When I headed out to the hybrid this morning to come to the office I did a walk around our plants. Following that hard rain they seemed to have perked up. I guess the trade off between heat and humidity and home grown tomatoes is a very good one.
Today’s Buddhist quote from Tricycle’s Daily Dharma is one that caught my mind as I was thinking about tomatoes and work and how old my car is and why I didn’t sleep well last night.
Feathers in the Wind
Instead of focusing on some thoughts and feelings and pushing away others, just look at them as feathers flying in the wind. The wind is your awareness, your inborn openness and clarity.
- Tsoknyi Rinpoche, "Feathers are Harmless"


Tuesday, May 29, 2012

Judge Not

Thomas Merton in his daily musings for today found in my little book of his journal entries talks about Ecclesiastes.  Paraphrasing the scripture he says, “Don’t argue about matters that don’t concern you, and when sinners judge, do not sit in counsel with them.” Carefully perhaps mindfully engaging the matters of my daily life as opposed to the quarrels of others seems to be a very good thought to start off the week.  Keep focused on those issues of ours like putting bread on the table, offering love to those who need it and doing the just and right thing this is what we need to do. When the world makes decisions that are guided by ill purpose don’t sign on. I know I won’t live up to this in the coming week, but if I come back to it from time to time maybe I will do better than I would have otherwise.  

Monday, May 28, 2012

Memorial Day


Monday, May 28, 2012

Since Saturday at about 8 a.m. I have been mulching, mowing, weeding, planting and doing the basics of summer gardening.  When I was a kid I hated gardening.  Hated may not be as strong a word as the feeling I had really was. Now it is part of the rhythms of my life.  
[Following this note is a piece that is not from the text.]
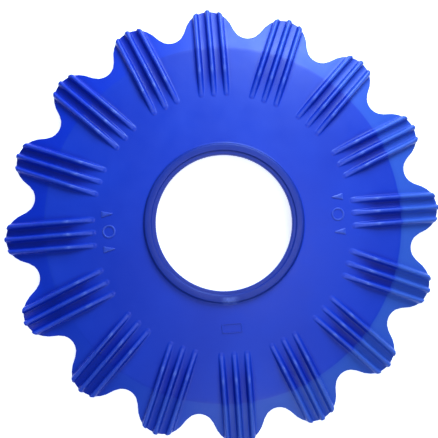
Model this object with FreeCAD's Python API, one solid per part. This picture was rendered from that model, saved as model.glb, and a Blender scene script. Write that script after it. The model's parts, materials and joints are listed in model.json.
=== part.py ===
import FreeCAD, Part
import math
import os

# Finned skirt disc of a suction pool cleaner: one flexible moulding, about 16 in across with a 5 in bore.
# The petals round its edge flex one by one, so the moulding is divided where it bends:
#   disc body    mounting collar, web, web ribs, raised marks and the 16 bend strips
#   petal bodies petal_01 .. petal_16, numbered anticlockwise from +X as seen from above
# Frame: +Z up through the bore, origin under the centre of the bore, on the surface that the petal tips rest on.

Vector = FreeCAD.Vector
Z_AXIS = Vector(0, 0, 1)
ORIGIN = Vector(0, 0, 0)

# ---- driving dimensions, in millimetres and degrees
PETALS = 16
TIP_RADIUS = 202.0  # plate edge at a petal's tip
VALLEY_RADIUS = 175.2  # plate edge half way between two petals
TIP_ARC = 22.6  # radius of the rounded petal tip
VALLEY_ARC = 14.2  # radius of the rounded valley
CREASE_RADIUS = 163.5  # circle where the web turns down into the rim band
WEB_SLOPE = 4.0
RIM_SLOPE = 15.0
WEB_THICKNESS = 2.4
EDGE_THICKNESS = 2.0

BORE_RADIUS = 62.0
COLLAR_RADIUS = 73.0
COLLAR_CROWN_RADIUS = 71.8  # the collar's outer wall has mould draft up to here
COLLAR_ABOVE_WEB = 3.8
COLLAR_BELOW_WEB = 1.2
COLLAR_LIP_DROP = 1.2  # the collar's inner lip stands this much lower than its plateau
COLLAR_PLATEAU_RADIUS = 66.2  # inner edge of the plateau
COLLAR_LIP_RADIUS = 65.6  # outer edge of the lip
COLLAR_ROUND = 0.7

RIB_PITCH = 11.7
RIB_START = 119.5
RIB_KNEE = 142.0  # the crest rises from the start to here, then keeps its height
RIB_START_HEIGHT = 0.8
RIB_HEIGHT = 5.0
RIB_TOP_ROUND = 2.0
RIB_DRAFT = 15.0
RIB_ROOT_DEPTH = 10.0  # how far the rib's blank reaches below its crest before it is trimmed
RIB_BURIED = 1.0  # how deep the rib's trimmed root sits in the plate
RIB_OVERHANG = 0.4  # how far the foot of the rib's end stands out past the plate's edge
RIB_END_DRAFT = 9.0  # the rib's end leans back from there

BEND_START = 172.3  # a chord just outside the valley bottoms
BEND_LENGTH = 10.0

MARK_RADIUS = 104.6  # distance of the raised marks from the bore's centre
MARK_HEIGHT = 0.6
MARK_SIZE = 12.0
MARK_SPACING = 16.0
MARK_STROKE = 1.6
PAD_RADIUS = 95.4
PAD_LENGTH = 19.0
PAD_WIDTH = 8.5
GATE_LENGTH = 20.0
GATE_REACH = 1.3  # how far the gate's scar stands out from the collar's wall
GATE_HEIGHT = 2.2

# ---- values worked out from them
STEP_ANGLE = 360.0 / PETALS
BEND_END = BEND_START + BEND_LENGTH
RIM_TAN = math.tan(math.radians(RIM_SLOPE))
WEB_TAN = math.tan(math.radians(WEB_SLOPE))
CREASE_BOTTOM = (TIP_RADIUS - CREASE_RADIUS) * RIM_TAN
OUTSIDE = TIP_RADIUS + 8.0  # a radius past every edge
FAR_BELOW = -20.0
FAR_ABOVE = 60.0


def bottom_z(radius):
    """Height of the plate's underside at a radius."""
    if radius <= CREASE_RADIUS:
        return CREASE_BOTTOM + (CREASE_RADIUS - radius) * WEB_TAN
    return CREASE_BOTTOM - (radius - CREASE_RADIUS) * RIM_TAN


def top_z(radius):
    """Height of the plate's top at a radius; the rim band thins towards the tips."""
    share = max(0.0, (radius - CREASE_RADIUS) / (TIP_RADIUS - CREASE_RADIUS))
    return bottom_z(radius) + WEB_THICKNESS + (EDGE_THICKNESS - WEB_THICKNESS) * share


def polar(radius, angle):
    """The point at a radius and an angle in degrees, at height 0."""
    turn = math.radians(angle)
    return Vector(radius * math.cos(turn), radius * math.sin(turn), 0)


def turned(shape, angle):
    """A copy of the shape turned about the bore's axis."""
    copy = shape.copy()
    copy.rotate(ORIGIN, Z_AXIS, angle)
    return copy


def revolved(points):
    """The solid that a closed outline of (radius, height) points sweeps round the bore's axis."""
    corners = [Vector(radius, 0, height) for radius, height in points]
    face = Part.Face(Part.makePolygon(corners + corners[:1]))
    return face.revolve(ORIGIN, Z_AXIS, 360)


# ---- the lobed outline
def outline_face():
    """The disc's outline from above: rounded tips and rounded valleys joined by tangent lines."""
    tip_centre = Vector(TIP_RADIUS - TIP_ARC, 0, 0)
    valley_centre = polar(VALLEY_RADIUS + VALLEY_ARC, STEP_ANGLE / 2)
    across = valley_centre - tip_centre
    lean = math.acos((TIP_ARC + VALLEY_ARC) / across.Length)
    normal_angle = math.degrees(math.atan2(across.y, across.x) - lean)
    normal = polar(1, normal_angle)
    tip_end = tip_centre + normal * TIP_ARC
    valley_start = valley_centre - normal * VALLEY_ARC
    tip_begin = Vector(tip_end.x, -tip_end.y, 0)
    valley_end = turned(Part.Vertex(Vector(valley_start.x, -valley_start.y, 0)), STEP_ANGLE).Point
    next_tip = turned(Part.Vertex(tip_begin), STEP_ANGLE).Point
    one_petal = [
        Part.Arc(tip_begin, Vector(TIP_RADIUS, 0, 0), tip_end).toShape(),
        Part.LineSegment(tip_end, valley_start).toShape(),
        Part.Arc(valley_start, polar(VALLEY_RADIUS, STEP_ANGLE / 2), valley_end).toShape(),
        Part.LineSegment(valley_end, next_tip).toShape(),
    ]
    edges = [turned(edge, STEP_ANGLE * k) for k in range(PETALS) for edge in one_petal]
    return Part.Face(Part.Wire(Part.__sortEdges__(edges)))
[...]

For years now I have planted tomatoes and basil.  I have some other herbs out there like rosemary and tarragon.  I think I may have planted a bell pepper.  I have given up on melons, at least the ones that grow in the ground.  Of all the vegetables I think tomatoes are the best.  I have a variety of heirlooms that I plant.  I cannot tell you the joy I feel eating real tomatoes and not the rubber balls colored red that fill the supermarket shelves.  

I did a couple of other odd jobs.  I got the back yard fountain working.  I had to disassemble the little pump motor but I did get it clean.  Now it is just gurgling away. I can’t fix much.  Still, being able to take care of a little job feels quite good.